Navagio Beach, Zakynthos

Why we love it: Sheltered by cliffs, Navagio is only accessible by boat, and draws its name (“Shipwreck”) from a freighter that ran aground, was abandoned, and still rests in the beach’s white sands today.

Sarakiniko, Milos

Why we love it: Large, sun-bleached rocks eroded by saltwater stretch out over the sea, and give the impression that you’re standing on the moon.

Porto Katsiki, Lefkada

Why we love it: Though visitors can now park atop the cliff and walk down 80 steps to the sand below, this beach translates to “Goat Port,” since previously, goats were the only ones able to reach the area.

Lalaria, Skiathos

Why we love it: Lalaria is the Greek word for pebbles, which line the beach and give it its name. Just don’t dream of taking a white pebble home for a souvenir: Authorities on Skiathos have threatened fines of up to $1,100.
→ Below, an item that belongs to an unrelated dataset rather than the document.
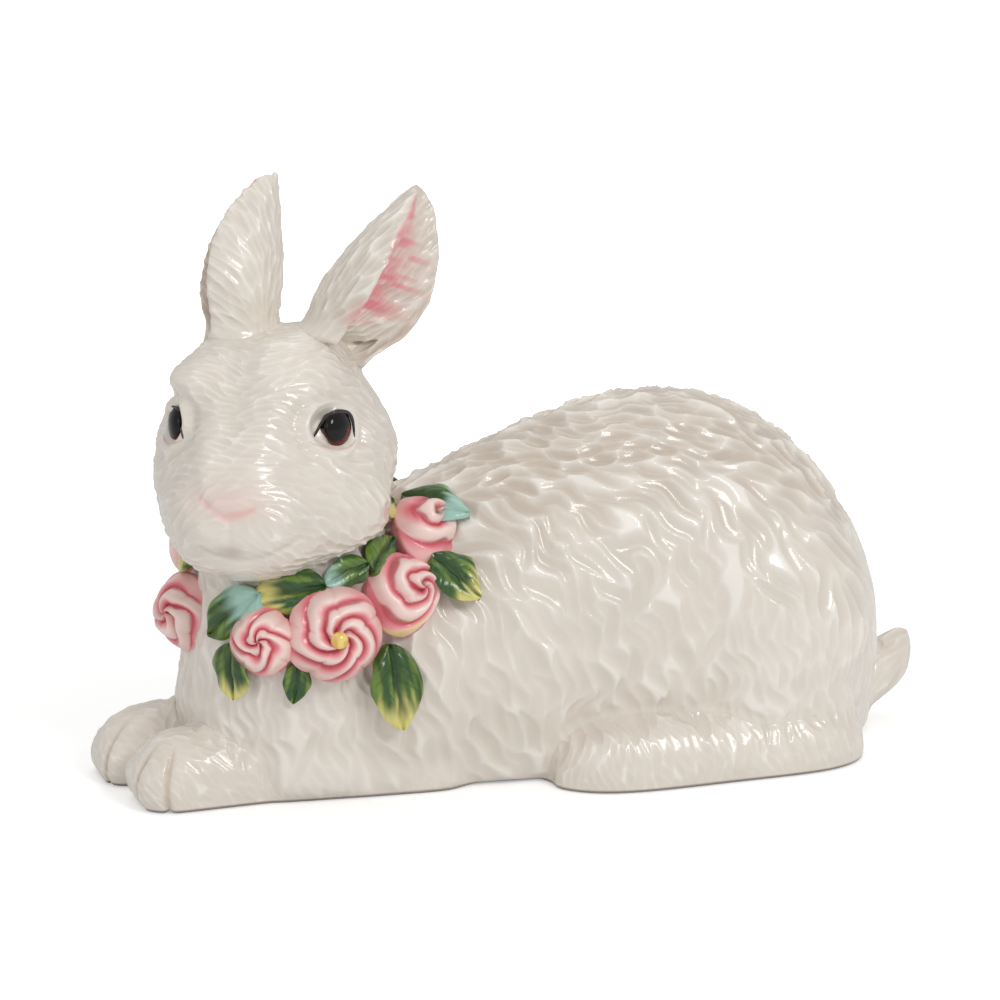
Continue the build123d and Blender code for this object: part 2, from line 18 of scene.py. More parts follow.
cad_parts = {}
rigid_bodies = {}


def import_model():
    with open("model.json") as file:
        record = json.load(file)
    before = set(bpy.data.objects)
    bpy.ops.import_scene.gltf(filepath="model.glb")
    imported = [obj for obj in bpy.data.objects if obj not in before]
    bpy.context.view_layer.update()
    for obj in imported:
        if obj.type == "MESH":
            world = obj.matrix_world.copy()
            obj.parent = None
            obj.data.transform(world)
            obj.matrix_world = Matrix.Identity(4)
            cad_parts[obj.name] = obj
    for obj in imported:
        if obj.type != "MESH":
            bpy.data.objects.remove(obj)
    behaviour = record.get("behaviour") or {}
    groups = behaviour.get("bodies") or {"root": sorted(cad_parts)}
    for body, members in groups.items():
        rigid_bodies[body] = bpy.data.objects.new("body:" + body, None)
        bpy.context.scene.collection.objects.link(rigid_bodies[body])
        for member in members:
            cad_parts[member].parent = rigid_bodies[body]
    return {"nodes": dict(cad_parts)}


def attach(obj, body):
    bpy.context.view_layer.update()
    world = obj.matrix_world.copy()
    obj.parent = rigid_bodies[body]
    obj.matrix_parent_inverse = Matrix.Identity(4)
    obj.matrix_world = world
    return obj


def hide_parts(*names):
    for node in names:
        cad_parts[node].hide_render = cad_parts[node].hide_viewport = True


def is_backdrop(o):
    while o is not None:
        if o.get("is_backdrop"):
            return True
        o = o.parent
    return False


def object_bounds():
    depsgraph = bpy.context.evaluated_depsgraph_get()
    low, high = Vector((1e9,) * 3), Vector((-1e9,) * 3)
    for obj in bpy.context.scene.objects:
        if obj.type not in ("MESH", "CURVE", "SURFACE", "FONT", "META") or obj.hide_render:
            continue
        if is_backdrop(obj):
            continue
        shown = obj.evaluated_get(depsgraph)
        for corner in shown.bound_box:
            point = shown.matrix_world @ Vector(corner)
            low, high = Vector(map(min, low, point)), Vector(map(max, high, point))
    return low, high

Balos Beach and Lagoon, Crete

Why we love it: White (and up close, pink) sand stretches surround shallow pools of saltwater, making for a beautiful, secluded spot; Prince Charles and Princess Diana reputedly spent part of their honeymoon here, floating on the Royal Yacht Britannia.

St Paul’s Bay, Rhodes

Why we love it: St. Paul reportedly landed here in the year 51 A.D. to preach Christianity to the island’s citizens, and the picturesque bay has since become popular for another sort of religious experience—albeit the kind with warm water and golden sand.

Myrtos, Kefalonia

Why we love it: Its hard-to-reach location—between two mountains, Agia Dynati and Kalon Oros, backed by steep limestone cliffs—doesn’t deter travelers from hiking down to the turquoise water.

Voidokoilia, Messinia

Why we love it: In the shape of the Greek letter omega (Ω), Voidokoilia has had the same name since ancient times—Homer even referred to it in his poems.